Mr. Zweig gives some additional good help for investors that want to try their luck with individual stocks. Avoid big, household-name companies and avoid following crowds into the latest meme stock.

He suggests that investors instead look for winners among smaller firms with good financials. Limit yourself to a handful of possibilities and don’t put more than a total of 5% of your money in them. Further, never add new money to a winner. This will help you win well when you’re right, and will limit your losses when you’re wrong.

And if you do find a winner, hold it as long as you can. Small potential fortunes are lost selling after a stock doubles or triples, watching on the sidelines while it continues to double and triple still again. By then, of course, you’ve lost this opportunity.
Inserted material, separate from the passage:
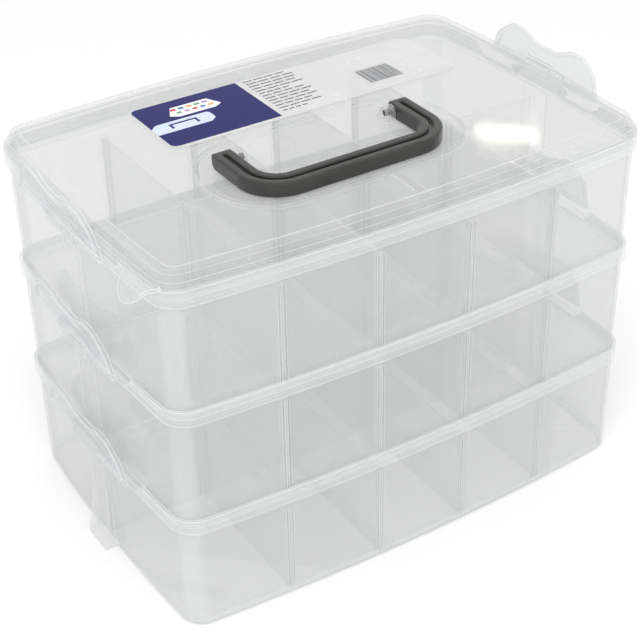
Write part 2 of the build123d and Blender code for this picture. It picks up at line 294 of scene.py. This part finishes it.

Against common advice, I’ve kept about 30% of my equities in individual stocks and the rest in low-cost indexed funds. Since the market peak before the Great Recession to today, which includes two bear markets, my individual stocks have performed significantly better than my index funds. The gains seems to be quite widespread, and not because of a couple of lucky purchases.

My additional suggestions with individual stocks is to be slow to buy and slow to sell, regardless of where their price is going. Keep an eye on the stock’s fundamentals: margins, debt and dividends. And don’t be afraid to check out an annual or 10-K report. If something smells bad, it may be time to sell it.

Although I generally recommend indexes over individual stocks, for someone who is willing to put time into stock research, there are a lot of fees to be avoided and a lot of money to be made following some basics with individual stocks. As my analysis on the S&P 500 shows, using a dartboard to buy a dozen stocks from the S&P 500 will probably outperform the S&P 500. And this is probably because you’re passing on overpriced stocks that are overallocated both by individuals and indexes.